RECORDED DATA:
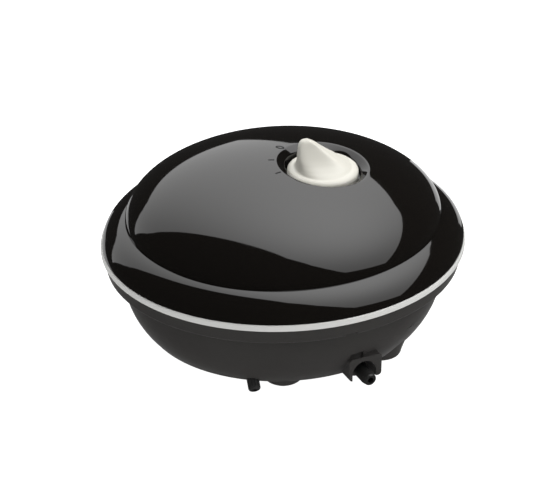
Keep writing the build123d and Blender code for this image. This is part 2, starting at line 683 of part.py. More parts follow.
def flap(side, face, into):
    """A rubber valve flap that hangs from a bead snapped into the valve wall."""
    x = PUMP_X + side * PORT_OFFSET
    xs = (x - FLAP_HALF_W, x + FLAP_HALF_W)
    near = face + into * FLAP_GAP
    far = face + into * (FLAP_GAP + FLAP_T)
    blade = block(xs, (min(near, far), max(near, far)), (BEAD_Z - FLAP_LENGTH, BEAD_Z))
    return blade + rod_x(BEAD_R, xs[0], xs[1], face - into * BEAD_IN, BEAD_Z)


def cavity(low, high, front, back):
    return block((low, high), (front, back), (MID - 11.5, MID + 11.5)) - bolt_pillars()


def bolt_pillars():
    """Material kept round the bolts inside the valve cover."""
    pillars = [rod_y(3.2, COVER_BACK, HEAD_BACK, x, z) for x, z in bolt_spots()]
    return Compound(children=pillars)


def valve_cover_gasket():
    sheet = head_block(HEAD_BACK - GASKET_T, HEAD_BACK)
    return bolted(sheet - cavities())


def cavities():
    """The inlet chamber on the left and the outlet chamber on the right."""
    left, right = PUMP_X - HEAD_HALF_W + COVER_WALL, PUMP_X + HEAD_HALF_W - COVER_WALL
    inlet = cavity(left, PUMP_X - COVER_WALL / 2, COVER_BACK + COVER_WALL, HEAD_BACK)
    return inlet + cavity(PUMP_X + COVER_WALL / 2, right, COVER_BACK + COVER_WALL, HEAD_BACK)


def valve_cover():
    box = head_block(COVER_BACK, HEAD_BACK - GASKET_T) - cavities()
    box += rod_y(SPIGOT_R, COVER_BACK - 7, COVER_BACK, OUTLET_X, HOSE_Z)
    box -= rod_y(BORE_R, COVER_BACK - 8, COVER_BACK + 3, OUTLET_X, HOSE_Z)
    left = PUMP_X - HEAD_HALF_W
    box -= rod_x(AIR_INLET_R, left - 1, left + COVER_WALL + 1, AIR_INLET_Y, MID)
    return bolted(box)


def diaphragm():
    """A rubber disc with one moulded ripple between its rim and its plates."""
    disc = rod(DIAPHRAGM_R, -DIAPHRAGM_T / 2, DIAPHRAGM_T / 2)
    disc = disc + (Pos(0, 0, -0.6) * Torus(RIPPLE_AT, 1.3)) - (Pos(0, 0, 0.5) * Torus(RIPPLE_AT, 1.1))
    disc -= rod(SCREW_R, -3, 3)
    return Pos(PUMP_X, HEAD_FACE + DIAPHRAGM_T / 2, MID) * Rot(90, 0, 0) * disc


def diaphragm_clamp():
    plate = head_block(HEAD_FACE, CLAMP_FACE)
    plate -= rod_y(DIAPHRAGM_R, HEAD_FACE - 1, HEAD_FACE + DIAPHRAGM_T, PUMP_X, MID)
    return bolted(plate - rod_y(CHAMBER_R + 0.4, HEAD_FACE, CLAMP_FACE + 1, PUMP_X, MID))


def diaphragm_plates():
    """A steel washer on each side of the rubber."""
    front, back = HEAD_FACE, HEAD_FACE + DIAPHRAGM_T
    spans = ((front - WASHER_T, front), (back, back + WASHER_T))
    washers = [rod_y(WASHER_R, near, far, PUMP_X, MID) for near, far in spans]
    return Compound(children=[washer - diaphragm_shank() for washer in washers])


def diaphragm_shank():
    return rod_y(SCREW_R, HEAD_FACE - WASHER_T, ARM_Y + 5.0, PUMP_X, MID)


def drive_spacer():
    back = HEAD_FACE + DIAPHRAGM_T + WASHER_T
    return rod_y(3.4, back, ARM_Y - ARM_HALF_T, PUMP_X, MID) - diaphragm_shank()


def diaphragm_screw():
    return diaphragm_shank() + rod_y(2.7, HEAD_FACE - WASHER_T - 1.6, HEAD_FACE - WASHER_T, PUMP_X, MID)


def hex_nut(x, z, front, thickness):
    """A hexagon nut on a shank along Y."""
    blank = extrude(Plane.XZ * (RegularPolygon(2.9, 6) - Circle(SCREW_R)), -thickness)
    return Pos(x, front, z) * blank


def head_bolts():
    bolts = []
    for x, z in bolt_spots():
        shank = rod_y(SCREW_R, COVER_BACK, CLAMP_FACE + 3.0, x, z)
        bolts.append(shank + rod_y(2.6, COVER_BACK - 2.0, COVER_BACK, x, z))
    return Compound(children=bolts)


def head_nuts():
    return Compound(children=[hex_nut(x, z, CLAMP_FACE, 2.4) for x, z in bolt_spots()])


def head_screw(x, y):
    return screw_up(x, y, CHASSIS_Z, HEAD_SCREW_TIP - 0.5, radius=SMALL_SCREW_R, head_r=2.4, head_t=1.6)


# ---------------------------------------------------------------- air filter
def filter_felt():
    return rod(FILTER_R - 0.2, FILTER_COVER_TOP, FILTER_CEILING, FILTER_X, FILTER_Y)


def filter_cover():
    """The twist-out grille under the felt."""
    lid = rod(FILTER_R, BOWL_BOTTOM, FILTER_COVER_TOP)
    for y in GRILLE_YS:
        length = 2 * math.sqrt(GRILLE_R ** 2 - y ** 2)
        lid -= Pos(0, y, BOWL_BOTTOM) * extrude(SlotOverall(length, GRILLE_SLOT), FILTER_R)
    lid -= Pos(0, 0, BOWL_BOTTOM) * extrude(SlotOverall(*COIN_SLOT), COIN_SLOT_DEEP)
    return Pos(FILTER_X, FILTER_Y, 0) * lid


# ---------------------------------------------------------------- regulator
def circuit_board():
    board = block(BOARD_X, BOARD_Y, (BOARD_Z, BOARD_TOP))
    for x, y in BOARD_SPOTS:
        board -= rod(SMALL_SCREW_R, BOARD_Z - 1, BOARD_TOP + 1, x, y)
    return board


def board_screw(x, y):
    return screw_up(x, y, BOARD_Z, BOARD_TOP + 5, radius=SMALL_SCREW_R, head_r=2.2, head_t=1.5)


def potentiometer():
    body = block((-POT_HALF, POT_HALF), (-POT_HALF, POT_HALF), (BOARD_TOP, POT_TOP))
    body += rod(BUSHING_R, POT_TOP, WELL_FLOOR + 1.5)
    body -= rod(SPINDLE_R + RUNNING_FIT, BOARD_TOP + 2, WELL_FLOOR + 3)
    return Pos(KNOB_X, KNOB_Y, 0) * body


def potentiometer_nut():
    nut = Pos(0, 0, WELL_FLOOR) * extrude(RegularPolygon(5.8, 6) - Circle(BUSHING_R), 1.3)
    return Pos(KNOB_X, KNOB_Y, 0) * nut


def knob_spindle():
    shaft = rod(SPINDLE_R, BOARD_TOP + 2.2, SPINDLE_TOP)
    shaft -= block((-4, 4), (SPINDLE_FLAT, 4), (KNOB_UNDER, SPINDLE_TOP + 1))
    return Pos(KNOB_X, KNOB_Y, 0) * Rot(0, 0, POINTER) * shaft


def fin_outline():
    """The grip from the side: a sail that rises towards the pointer end."""
    rise = FIN_TOP - KNOB_TOP
    heel, crest = (-11.0, 0.2), (5.7, rise)
    brow = (8.8, 0.66 * rise)
    return outline(
        Spline(heel, (-7.9, 0.2 * rise), (0.0, 0.7 * rise), crest, tangents=((1.0, 0.5), (1.0, 0.05))),
        ThreePointArc(crest, (7.9, 0.88 * rise), brow),
        Polyline(brow, (9.4, -1.0), (-11.0, -1.0), heel),
    )


def fin_section():
    """The grip's cross-section: a thin blade whose sides flare out into the disc."""
    rise = FIN_TOP - KNOB_TOP
    blade, hip, edge = (1.3, rise), (3.4, 0.34 * rise), (KNOB_R - 1.0, 0.02 * rise)
    flare = Spline(blade, hip, edge, tangents=((0.35, -1.0), (1.0, -0.12)))
    return outline(flare, Polyline(edge, (edge[0], -1.0), (0, -1.0), (0, rise), blade))


def regulator_knob():
    """A round disc with a sail-shaped grip across it."""
    disc = rod(KNOB_R, KNOB_UNDER, KNOB_TOP)
    disc = fillet(disc.edges().group_by(Axis.Z)[-1], KNOB_EDGE)
    disc += ring(KNOB_R - SKIRT_WALL, KNOB_R, SKIRT_BOTTOM, KNOB_UNDER + 0.6)
    sail = extrude(Plane.XZ * fin_outline(), KNOB_R, both=True)
    flank = extrude(Plane.YZ * fin_section(), KNOB_R, both=True)
    grip = sail & (flank + mirror(flank, Plane.XZ))
    shape = disc + Pos(0, 0, KNOB_TOP) * grip & rod(KNOB_R, KNOB_UNDER - 2, FIN_TOP)
    shaft = Pos(-KNOB_X, -KNOB_Y, 0) * knob_spindle()
    turned = Rot(0, 0, POINTER) * shape
    return Pos(KNOB_X, KNOB_Y, 0) * (turned - shaft)


def terminal_block():
    body = block((8, 20), (4, 11.4), (BOARD_TOP, BOARD_TOP + 7))
    for x in (11, 17):
        body -= rod(1.6, BOARD_TOP + 3, BOARD_TOP + 8, x, 8.4)
        body -= rod_y(1.3, 3, 7, x, BOARD_TOP + 2.6)
    return body


def capacitor():
    body = block((22, 35), (-15, -9), (BOARD_TOP, BOARD_TOP + 8))
    return fillet(body.edges().group_by(Axis.Z)[-1], 0.8)


def triac():
    body = block((24, 34), (-2.5, 1.5), (BOARD_TOP + 2, BOARD_TOP + 9))
    for x in (26.5, 29, 31.5):
        body += block((x - 0.4, x + 0.4), (-0.9, -0.3), (BOARD_TOP, BOARD_TOP + 2.2))
    return body


def resistors():
    bodies = []
    for x in (-3.2, 1.0):
        bodies.append(rod_y(1.4, -14, -7, x, BOARD_TOP + 1.4))
    return Compound(children=bodies)


# ---------------------------------------------------------------- every node
marks = scale_marks()
save("lower_housing", lower_housing())
save("top_cover", top_cover(marks))
save("trim_ring", trim_ring())
save("housing_gasket", housing_gasket())
save("rubber_feet", group(rubber_foot, pod_spots()))
save("housing_screws", group(housing_screw, pod_spots()))
save("scale_marks", marks)

save("air_nozzle", air_nozzle())
save("nozzle_o_ring", nozzle_o_ring())
save("outlet_hose", outlet_hose())
save("cord_gland", cord_gland())

save("chassis", chassis())
save("vibration_mounts", group(vibration_mount, MOUNT_SPOTS))
save("pivot_bracket", pivot_bracket())
save("pivot_pin", pivot_pin())
save("bracket_screws", group(bracket_screw, bracket_screw_spots()))
save("swing_arm", swing_arm())
save("arm_bush", arm_bush())
save("magnet_keeper", magnet_keeper())
save("arm_magnets", arm_magnets())

save("core_laminations", core_laminations())
save("core_screws", group(core_screw, core_screw_spots()))
save("coil_bobbin", coil_bobbin())
save("coil_winding", coil_winding())
save("coil_leads", group(coil_lead, [(BOBBIN_X[0] + 0.7, ARM_Y - 3), (BOBBIN_X[0] + 0.7, ARM_Y + 3)]))

save("pump_head", pump_head())
save("valve_cover", valve_cover())
save("valve_cover_gasket", valve_cover_gasket())
save("inlet_flap", flap(-1, VALVE_WALL, 1))
save("outlet_flap", flap(1, HEAD_BACK, -1))
save("diaphragm", diaphragm())
save("diaphragm_clamp", diaphragm_clamp())
save("diaphragm_plates", diaphragm_plates())
save("drive_spacer", drive_spacer())
save("diaphragm_screw", diaphragm_screw())
save("diaphragm_nut", hex_nut(PUMP_X, MID, ARM_Y + ARM_HALF_T, 2.2))
save("head_bolts", head_bolts())
save("head_nuts", head_nuts())
save("head_screws", group(head_screw, head_screw_spots()))

save("filter_felt", filter_felt())
save("filter_cover", filter_cover())

save("circuit_board", circuit_board())
save("board_screws", group(board_screw, BOARD_SPOTS))
save("potentiometer", potentiometer())
save("potentiometer_nut", potentiometer_nut())
save("knob_spindle", knob_spindle())
save("regulator_knob", regulator_knob())
save("terminal_block", terminal_block())
save("capacitor", capacitor())
save("triac", triac())
save("resistors", resistors())
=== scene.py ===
import json
import math

import bmesh
import bpy
from mathutils import Matrix, Vector

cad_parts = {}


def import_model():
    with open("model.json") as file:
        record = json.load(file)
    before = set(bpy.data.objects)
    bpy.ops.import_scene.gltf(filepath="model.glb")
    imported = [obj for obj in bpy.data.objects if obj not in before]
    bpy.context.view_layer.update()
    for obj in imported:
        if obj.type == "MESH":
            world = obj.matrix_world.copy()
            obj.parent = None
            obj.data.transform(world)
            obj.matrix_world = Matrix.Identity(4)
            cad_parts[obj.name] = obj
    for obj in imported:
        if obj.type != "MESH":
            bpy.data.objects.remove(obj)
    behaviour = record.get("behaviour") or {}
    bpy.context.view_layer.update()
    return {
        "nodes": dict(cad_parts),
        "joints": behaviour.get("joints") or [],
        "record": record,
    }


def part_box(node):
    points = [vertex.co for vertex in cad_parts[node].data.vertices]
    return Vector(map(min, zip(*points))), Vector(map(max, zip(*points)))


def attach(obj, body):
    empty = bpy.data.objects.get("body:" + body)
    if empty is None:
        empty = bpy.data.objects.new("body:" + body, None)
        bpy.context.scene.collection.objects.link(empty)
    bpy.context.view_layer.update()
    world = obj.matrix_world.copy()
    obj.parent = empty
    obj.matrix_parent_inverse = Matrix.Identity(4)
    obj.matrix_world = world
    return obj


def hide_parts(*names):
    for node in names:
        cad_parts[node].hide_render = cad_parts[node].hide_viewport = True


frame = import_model()

# The looks of an oval aquarium air pump. The shapes are in millimetres and become metres in mesh_piece();
# the floor, the lights and the camera are in metres.
MM = 0.001


# ---------------------------------------------------------------- places read from the frame
def limits(node):
    """A CAD node's lowest and highest corner in millimetres."""
    low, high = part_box(node)
    return low / MM, high / MM


def joint_place(name):
    """A joint's place in millimetres."""
    joint = next(j for j in frame["joints"] if j["name"] == name)
    return Vector(joint["pos_m"]) / MM


RING_LOW, RING_HIGH = limits("trim_ring")
HALF = RING_HIGH.x
ASPECT = RING_HIGH.y / RING_HIGH.x
RIM_Z, RING_TOP = RING_LOW.z, RING_HIGH.z
KNOB = joint_place("knob_turn")
KNOB_LOW, KNOB_HIGH = limits("regulator_knob")

# the trim ring: its rounded edges, and the web that runs in under the cover
RING_SOFT = 0.45
WEB_REACH, WEB_STEP, WEB_DROP = 4.0, 2.1, 1.2

# the cover's radii along X and its heights
WALL = 2.0
COVER_R = HALF - 0.5
CREASE_R, CREASE_Z = 56.3, 44.3
APEX_Z = 65.6
BRIM_SWEEP = math.radians(65)
TURNS = 288
DOME_STEPS, BRIM_STEPS, INNER_BRIM_STEPS, INNER_DOME_STEPS = 56, 26, 10, 20

# the knob's well in the cover, with a sloping lip whose ends are rounded over
WELL_R, WELL_LIP, WELL_FLOOR = 13.3, 2.7, 58.6
WELL_HOLE, WELL_CORNER, FLOOR_EDGE = 4.0, 0.5, 1.2
LIP_SLOPE, LIP_ROUND, LIP_INNER_SOFT, LIP_OUTER_SOFT = 0.58, 0.15, 0.4, 0.5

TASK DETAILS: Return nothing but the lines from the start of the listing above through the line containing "return bolted(sheet - cavities())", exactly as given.

FINISHED EXERCISE:
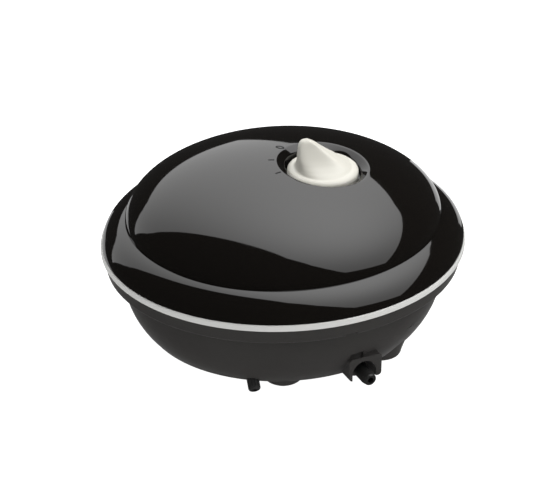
Keep writing the build123d and Blender code for this image. This is part 2, starting at line 683 of part.py. More parts follow.
def flap(side, face, into):
    """A rubber valve flap that hangs from a bead snapped into the valve wall."""
    x = PUMP_X + side * PORT_OFFSET
    xs = (x - FLAP_HALF_W, x + FLAP_HALF_W)
    near = face + into * FLAP_GAP
    far = face + into * (FLAP_GAP + FLAP_T)
    blade = block(xs, (min(near, far), max(near, far)), (BEAD_Z - FLAP_LENGTH, BEAD_Z))
    return blade + rod_x(BEAD_R, xs[0], xs[1], face - into * BEAD_IN, BEAD_Z)


def cavity(low, high, front, back):
    return block((low, high), (front, back), (MID - 11.5, MID + 11.5)) - bolt_pillars()


def bolt_pillars():
    """Material kept round the bolts inside the valve cover."""
    pillars = [rod_y(3.2, COVER_BACK, HEAD_BACK, x, z) for x, z in bolt_spots()]
    return Compound(children=pillars)


def valve_cover_gasket():
    sheet = head_block(HEAD_BACK - GASKET_T, HEAD_BACK)
    return bolted(sheet - cavities())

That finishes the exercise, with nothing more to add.